I duck my head and push past him, dragging my bike into the entryway to Serenity’s house. I lug it up the stairs and into her foyer again, careful not to upset the table this time. But before I can knock on the door softly—I mean, it’s 2:00 A.M.—it opens.

 

“You couldn’t sleep, either, sugar?” Serenity says.

 

“How did you know I was here?”

 

“You don’t exactly float up the stairs like a fairy when you’re dragging that damn thing around.” She falls back so that I can step into her apartment. It looks the way I remember it from the first time I came here. When I still believed that finding my mother was what I wanted most in the world.

 

“I’m surprised your grandmother let you come here this late,” Serenity says.

 

“I didn’t give her a choice.” I sink down on the couch, and she sits beside me. “This so sucks,” I say.

 

She doesn’t pretend to misunderstand me. “Well, don’t jump to conclusions just yet. Virgil says—”

 

“Fuck Virgil,” I interrupt. “Whatever Virgil says won’t bring her back to life. Do the math. If you tell your husband you’re pregnant with another guy’s kid, he isn’t going to throw you a baby shower.”

 

I’ve tried, believe me, but I can’t summon up hate for my father—only pity, really, a dull ache. If my dad was the one who killed my mom, I don’t think he’ll wind up going to trial. He’s institutionalized already; no prison is going to be more punishing than the confines of his own mind. It just means exactly what my grandmother said—she’s the only family I really have left.

 

I know it’s my fault. I know I’m the one who asked Serenity to help me find my mother; who got Virgil on board. This is what curiosity gets you.

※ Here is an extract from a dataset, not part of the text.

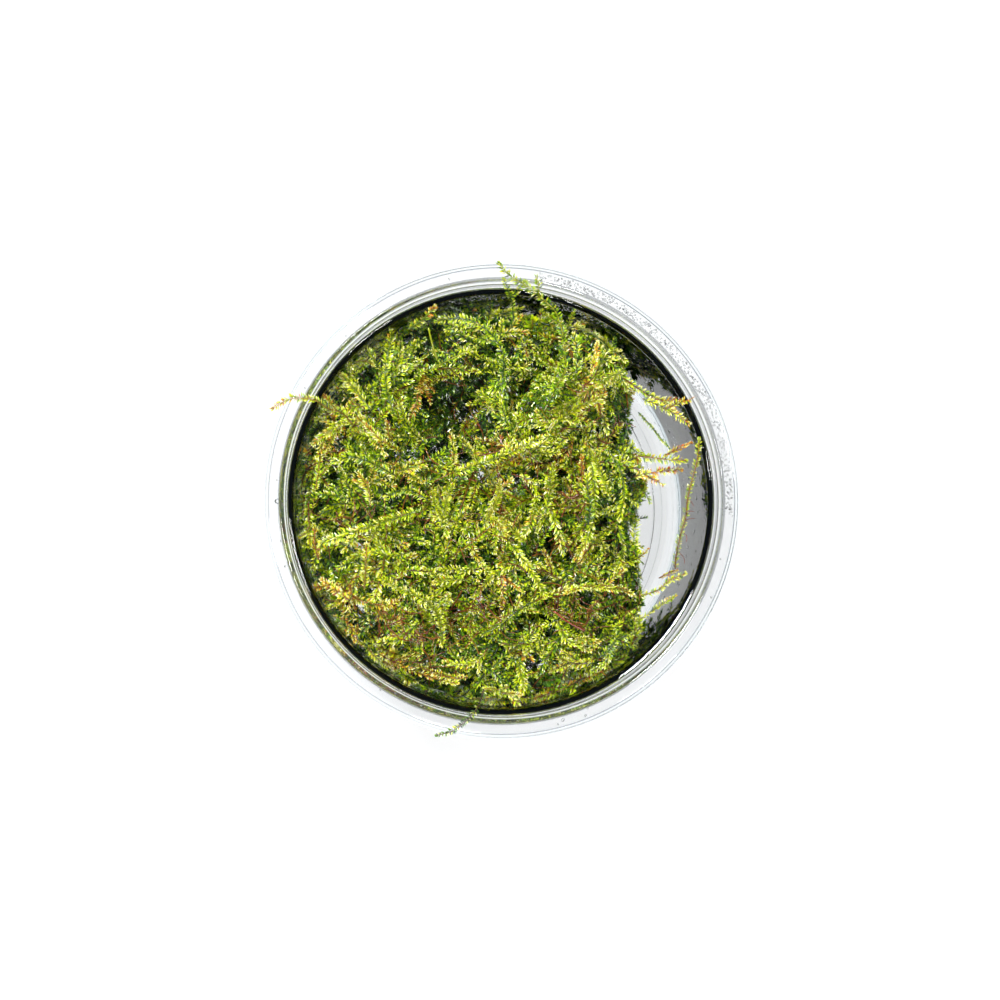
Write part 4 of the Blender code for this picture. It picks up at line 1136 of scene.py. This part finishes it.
for tone, tip, stem, leaf, plan in LOOSE:
    line = smooth_line([(x, y, 0.0) for x, y in plan])
    lift = np.linspace(0.1, 1.2, len(line))
    line[:, 2] = mat_top(line[:, 0], line[:, 1]) + 0.5 + lift
    for _ in range(2):
        line[1:-1, 2] = (line[:-2, 2] + line[1:-1, 2] + line[2:, 2]) / 3
    grow(
        out, rng, line, leaf=leaf, width=0.20 + 0.09 * leaf, tone=tone, tip_tone=tip,
        stem_tone=stem, shape=LEAF_FINE, density=8.6, branches=0.14, stem_radius=0.10,
        sides=5, jitter=0.08, pale=0.15, stem_step=0.7, spread=50.0,
    )
for tone, tip, stem, leaf, line in TWIGS:
    grow(
        out, rng, smooth_line(line), leaf=leaf, width=0.22 + 0.10 * leaf, tone=tone, tip_tone=tip,
        stem_tone=stem, shape=LEAF_FINE, density=8.6, branches=0.0, stem_radius=0.10,
        sides=5, jitter=0.08, pale=0.12, stem_step=0.6, spread=46.0,
    )
out.make(Y, moss[Y])

# ---- rhizoids and bare old stems: thin, red to orange, curling over the leaves -------
THREADS = [
    [(9.1, -18.5), (11.6, -20.0), (14.1, -21.6)],
    [(8.8, 1.8), (11.5, 0.3), (13.5, 0.9), (14.8, 2.5)],
    [(13.0, 14.2), (15.2, 13.4), (17.0, 14.4)],
    [(-7.8, 6.2), (-6.1, 5.6), (-4.1, 4.6)],
    [(-6.3, 3.7), (-4.3, 3.2)],
    [(-11.3, 3.2), (-9.6, 4.1), (-7.8, 4.9)],
    [(-3.8, 7.6), (-1.4, 8.1), (0.8, 8.9)],
    [(-3.3, -14.0), (-3.8, -16.6)],
    [(-3.8, -17.6), (-2.1, -20.8)],
    [(-2.9, -17.3), (-0.4, -20.0)],
    [(1.3, -16.0), (1.9, -17.6)],
    [(-3.8, -21.8), (-6.1, -24.6)],
    [(-13.4, -26.8), (-10.9, -25.6)],
    [(-19.1, -21.0), (-16.8, -23.3)],
    [(8.0, 3.4), (7.6, 5.1), (9.3, 5.8)],
    [(16.3, -16.6), (14.3, -18.6)],
    [(10.1, -13.8), (9.6, -16.0)],
    [(20.0, -9.9), (21.7, -10.9)],
]
# (centre x, centre y, spread, how many) of the red tangles
TANGLES = [
    (11.0, 0.0, 4.0, 24), (12.0, -18.0, 4.5, 34), (-12.0, -24.5, 6.0, 60), (-18.0, -21.0, 4.0, 26),
    (0.0, 9.0, 5.0, 22), (-24.0, -3.0, 4.0, 22), (16.0, 15.0, 5.0, 30), (14.0, -8.0, 4.5, 24),
    (-4.0, -19.0, 4.5, 28), (19.0, -18.0, 4.0, 18), (-26.0, -15.0, 3.5, 20), (0.0, 0.0, 17.0, 110),
]
HANGING_THREADS = [
    [(31.6, -1.7, 36.6), (32.3, -1.4, 36.8), (32.9, -1.5, 36.6)],
    [(31.4, -3.0, 36.0), (32.3, -2.7, 35.8), (33.1, -2.6, 35.4)],
    [(31.2, -4.9, 35.2), (31.9, -5.7, 35.0), (31.8, -6.6, 34.6)],
    [(31.6, 0.6, 37.2), (32.4, 0.2, 37.2), (32.8, -0.6, 37.0)],
    [(30.7, -8.4, 34.2), (31.5, -9.3, 34.2), (31.6, -10.2, 34.0)],
]
rng = np.random.default_rng(140)
out = Growth("moss_rhizoids")


def thread(line, radius, tone):
    path, s = resample(np.asarray(line, float), 0.45)
    t, n, b = frames(path, (0.2, 0.1, 1.0))
    out.stem(path, n, b, radius * (1.1 - 0.5 * s / s[-1]), tone, 4)


for plan in THREADS:
    line = smooth_line([(x, y, 0.0) for x, y in plan], 0.5)
    arch = np.sin(np.linspace(0, math.pi, len(line))) * 0.5
    line[:, 2] = mat_top(line[:, 0], line[:, 1]) + 1.5 + arch
    thread(line, rng.uniform(0.10, 0.14), rng.choice([0.85, 0.88, 0.90, 0.98]))
for line in HANGING_THREADS:
    thread(smooth_line(line, 0.4), 0.08, 0.99)
for cx, cy, spread, count in TANGLES:
    for _ in range(count):
        x, y = cx + rng.normal(0, spread * 0.6), cy + rng.normal(0, spread * 0.6)
        if not in_mat(np.array([[x, y]]), -2.0)[0]:
            continue
        length, heading = rng.uniform(1.2, 4.2), rng.uniform(0, 2 * math.pi)
        s = np.linspace(0, 1, 7)
        a = heading + rng.normal(0, 1.1) * s
        px = x + np.concatenate([[0], np.cumsum(np.cos(a[:-1]))]) * length / 6
        py = y + np.concatenate([[0], np.cumsum(np.sin(a[:-1]))]) * length / 6
        pz = mat_top(px, py) + rng.uniform(0.1, 1.8) + rng.normal(0, 0.5) * s
        thread(np.column_stack([px, py, pz]), rng.uniform(0.06, 0.11), rng.choice([0.85, 0.86, 0.88, 0.90, 0.97, 0.99]))
out.make(R, moss[R])

# ---- water: drops and mist on the plastic ------------------------------------------
water = clear_plastic("clear_water", (1.0, 1.0, 1.0), 1.333, 0.0, 300.0, 1500.0)


def drops(name, at, normal, radius, seed, segments=8, tall=0.62):
    """Closed low domes, each standing on the surface at its point."""
    g = np.random.default_rng(seed)
    at, normal, radius = np.asarray(at, float), unit(np.asarray(normal, float)), np.asarray(radius, float)
    side = unit(np.cross(normal, [0.31, 0.27, 0.91]))
    ahead = np.cross(normal, side)
    polar = np.radians([20.0, 48.0, 72.0, 90.0])
    a = np.arange(segments) / segments * 2 * math.pi
    n = len(at)
    stretch = g.uniform(0.85, 1.2, n)
    rings = []
    for q in polar:
        rad = np.sin(q) * radius
        high = np.cos(q) * radius * tall
        ring = (
            at[:, None]
            + side[:, None] * (np.cos(a)[None, :] * (rad * stretch)[:, None])[:, :, None]
            + ahead[:, None] * (np.sin(a)[None, :] * (rad / stretch)[:, None])[:, :, None]
            + normal[:, None] * high[:, None, None]
        )
        rings.append(ring)
    p = np.stack(rings, 1).reshape(n, -1, 3)
    top = at + normal * (radius * tall)[:, None]
    under = at - normal * 0.015
    p = np.concatenate([p, top[:, None], under[:, None]], 1)
    k = p.shape[1]
    f = []
    m = len(polar)
    for j in range(segments):
        i = (j + 1) % segments
        f.append((m * segments, j, i))
        for q in range(m - 1):
            f.append((q * segments + j, (q + 1) * segments + j, (q + 1) * segments + i))
            f.append((q * segments + j, (q + 1) * segments + i, q * segments + i))
        f.append((m * segments + 1, (m - 1) * segments + i, (m - 1) * segments + j))
    f = np.array(f)
    faces = (f[None] + (np.arange(n) * k)[:, None, None]).reshape(-1, 3)
    mesh = bpy.data.meshes.new(name)
    mesh.from_pydata((p.reshape(-1, 3) * MM).tolist(), [], faces.tolist())
    mesh.update()
    mesh.shade_smooth()
    mesh.materials.append(water)
    obj = bpy.data.objects.new(name, mesh)
    scene.collection.objects.link(obj)
    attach(obj, "root")
    counts.append((name, len(faces)))
    return obj


rng = np.random.default_rng(160)
up = (0.0, 0.0, 1.0)
# drops on the flange and the ledge: plan point and radius
BEADS = [
    (-37.6, -0.3, 0.42), (-36.9, -6.9, 0.20), (-36.2, -11.1, 0.20), (34.9, -16.2, 0.20), (-9.0, 36.9, 0.20),
    (10.0, -36.6, 0.30), (9.2, -37.4, 0.16), (13.9, -36.2, 0.22), (14.1, -34.7, 0.16), (-37.6, 3.2, 0.14),
    (-33.0, 18.6, 0.14), (20.6, 31.4, 0.16), (-20.4, -31.6, 0.15), (36.4, -9.8, 0.16), (-26.2, 27.3, 0.13),
]
at, normal, radius = [], [], []
for x, y, r in BEADS:
    far = math.hypot(x, y)
    k = float(np.clip(far, 37.4, 38.4)) / far
    at.append((x * k, y * k, 45.0))
    normal.append(up)
    radius.append(r)
# fine mist in short streaks on the flange's north and east
for _ in range(560):
    a = math.radians(rng.uniform(-4.0, 82.0))
    r = 37.25 + 1.35 * rng.beta(1.6, 1.6)
    at.append((r * math.cos(a), r * math.sin(a), 45.0))
    normal.append(up)
    radius.append(rng.uniform(0.07, 0.18))
drops("drops_on_flange", at, normal, radius, 161, segments=7)
at, normal, radius = [], [], []


def on_wall(degrees, z, r):
    a = math.radians(degrees)
    far = float(wall_inside(z)) - 0.01
    at.append((far * math.cos(a), far * math.sin(a), z))
    normal.append((-math.cos(a), -math.sin(a), 0.05))
    radius.append(r)


for _ in range(150):  # mist at the north
    on_wall(rng.choice([rng.normal(95, 5), rng.normal(70, 5)]), rng.uniform(34.5, 40.0), rng.uniform(0.08, 0.24))
for _ in range(130):  # the open side
    on_wall(rng.uniform(-42, 40), rng.uniform(6.0, 40.0), rng.uniform(0.08, 0.34))
for _ in range(110):  # all round, over the moss
    on_wall(rng.uniform(0, 360), rng.uniform(36.0, 40.0), rng.uniform(0.07, 0.2))
for _ in range(26):  # the row of drops along the south of the ledge
    on_wall(rng.uniform(236, 262), rng.uniform(41.2, 43.4), rng.uniform(0.1, 0.24))
drops("drops_on_wall", at, normal, radius, 162)

# ---- studio ---------------------------------------------------------------------
floor_mesh = bpy.data.meshes.new("studio_floor")
w = 1.2
floor_mesh.from_pydata(
    [(-w, -w, -0.00005), (w, -w, -0.00005), (w, w, -0.00005), (-w, w, -0.00005)], [], [(0, 1, 2, 3)]
)
floor = bpy.data.objects.new("studio_floor", floor_mesh)
scene.collection.objects.link(floor)
pale = bpy.data.materials.new("studio_white")
pale.use_nodes = True
shader = pale.node_tree.nodes["Principled BSDF"]
shader.inputs["Roughness"].default_value = 0.7
shader.inputs["Specular IOR Level"].default_value = 0.2
nodes, links = pale.node_tree.nodes, pale.node_tree.links
place = nodes.new("ShaderNodeTexCoord")
far = nodes.new("ShaderNodeVectorMath")
far.operation = "LENGTH"
links.new(place.outputs["Object"], far.inputs[0])
# The floor glows: its colour and its glow are brightest under and around the cup and fade outwards, a painted pool of
# light that also lights the scene as a light table.
fade = ramp(
    nodes,
    [(0.0, (0.27, 0.27, 0.27)), (0.135, (0.27, 0.27, 0.27)), (0.24, (0.10, 0.105, 0.115)), (0.6, (0.03, 0.033, 0.040))],
)
links.new(far.outputs["Value"], fade.inputs[0])
links.new(fade.outputs[0], shader.inputs["Base Color"])
links.new(fade.outputs[0], shader.inputs["Emission Color"])
shader.inputs["Emission Strength"].default_value = 2.95
floor_mesh.materials.append(pale)

world = bpy.data.worlds.new("studio")
scene.world = world
world.use_nodes = True
nodes, links = world.node_tree.nodes, world.node_tree.links
back = nodes["Background"]
place = nodes.new("ShaderNodeTexCoord")
split = nodes.new("ShaderNodeSeparateXYZ")
links.new(place.outputs["Generated"], split.inputs[0])
sky = ramp(
    nodes,
    [
        (0.0, (0.045, 0.060, 0.080)),
        (0.38, (0.075, 0.110, 0.145)),
        (0.52, (0.090, 0.130, 0.165)),
        (0.66, (0.100, 0.120, 0.135)),
        (1.0, (0.100, 0.100, 0.100)),
    ],
)
links.new(split.outputs["Z"], sky.inputs[0])
links.new(sky.outputs[0], back.inputs["Color"])
back.inputs["Strength"].default_value = 1.0


def softbox(name, at, size, power, colour=(1, 1, 1)):
    data = bpy.data.lights.new(name, "AREA")
    data.shape = "DISK"
    data.size = size
    data.energy = power
    data.color = colour
    light = bpy.data.objects.new(name, data)
    light.location = at
    aim = Matrix.Translation((0, 0, 0))
    direction = np.array([0.0, 0.0, 0.04]) - np.array(at)
    z = -direction / np.linalg.norm(direction)
    x = np.cross([0, 1, 0.01], z)
    x /= np.linalg.norm(x)
    y = np.cross(z, x)
    aim = Matrix(
        ((x[0], y[0], z[0], at[0]), (x[1], y[1], z[1], at[1]), (x[2], y[2], z[2], at[2]), (0, 0, 0, 1))
    )
    light.matrix_world = aim
    scene.collection.objects.link(light)
    return light


softbox("key", (-0.40, 0.45, 0.98), 0.34, 15.5)
softbox("side", (0.62, 0.20, 0.86), 0.22, 3.2)
softbox("front", (-0.10, -0.62, 0.90), 0.22, 3.2)
softbox("fill_light", (0.35, -0.30, 1.05), 0.16, 1.6)
softbox("back_light", (-0.70, -0.10, 0.75), 0.16, 1.6)

# ---- camera ---------------------------------------------------------------------
eye = np.array([-35.99, -26.99, 643.31])
aim = np.array([-0.5, 0.0, 45.0])
f = (aim - eye) / np.linalg.norm(aim - eye)
right = np.cross(f, [0.0, 1.0, 0.0])
right /= np.linalg.norm(right)
upward = np.cross(right, f)
data = bpy.data.cameras.new("camera")
data.sensor_width = 36.0
data.lens = 129.6
data.clip_start, data.clip_end = 0.01, 10.0
camera = bpy.data.objects.new("camera", data)
camera.matrix_world = Matrix(
    [[right[i], upward[i], -f[i], eye[i] * MM] for i in range(3)] + [[0, 0, 0, 1]]
)
scene.collection.objects.link(camera)
scene.camera = camera

for name, n in counts:
    print(name, n)
print("faces in all", sum(n for _, n in counts))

You might live on top of the biggest toxic waste dump on the planet, but if you never dig, then all you ever know is that your grass is green and your garden is lush.

 

“People don’t realize how hard it is,” she says. “When my clients used to come to me, asking to talk to Uncle Sol or their beloved grandma, all they were focusing on was the hello, the chance to say what they didn’t say when the person was alive. But when you open a door, you have to close it behind you. You might say hello, but you also wind up saying good-bye.”

 

I face her. “I wasn’t asleep. When you and Virgil were talking, in the car? I heard everything you said.”

 

Serenity freezes. “Well, then,” she says. “I guess you know I’m a fraud.”

 

“You aren’t, though. You found that necklace. And the wallet.”

 

She shakes her head. “I just happened to be in the right place at the right time.”

 

I think about this for a moment. “But isn’t that what being psychic is?”

 

I can tell that she never thought about it that way. One man’s coincidence is another’s connection. Does it matter if it’s gut feeling, like Virgil says, or psychic intuition, if you still get what you’re searching for?

 

She pulls a blanket up from the floor to cover her feet, and casts it wide so it will cover me, too. “Maybe,” she concedes. “Still, it’s nothing like what it used to be. Other people’s thoughts—they just were suddenly there in my head. Sometimes the connection was crystal clear, and sometimes it was like being on a cell phone in the mountains, where you only catch every third word. But it was more than stumbling over something shiny in the grass.”

 

We are cuddled under a blanket that smells like Tide and Indian food, and rain is striking the windows from outside. I realize this is very close to the image I’d conjured earlier, of what my life would have been like if my mother had survived.

 

I glance at Serenity. “Do you miss it? Hearing from people who are gone?”

 

“Yes,” she admits.

 

I lean my head on her shoulder. “Me, too,” I say.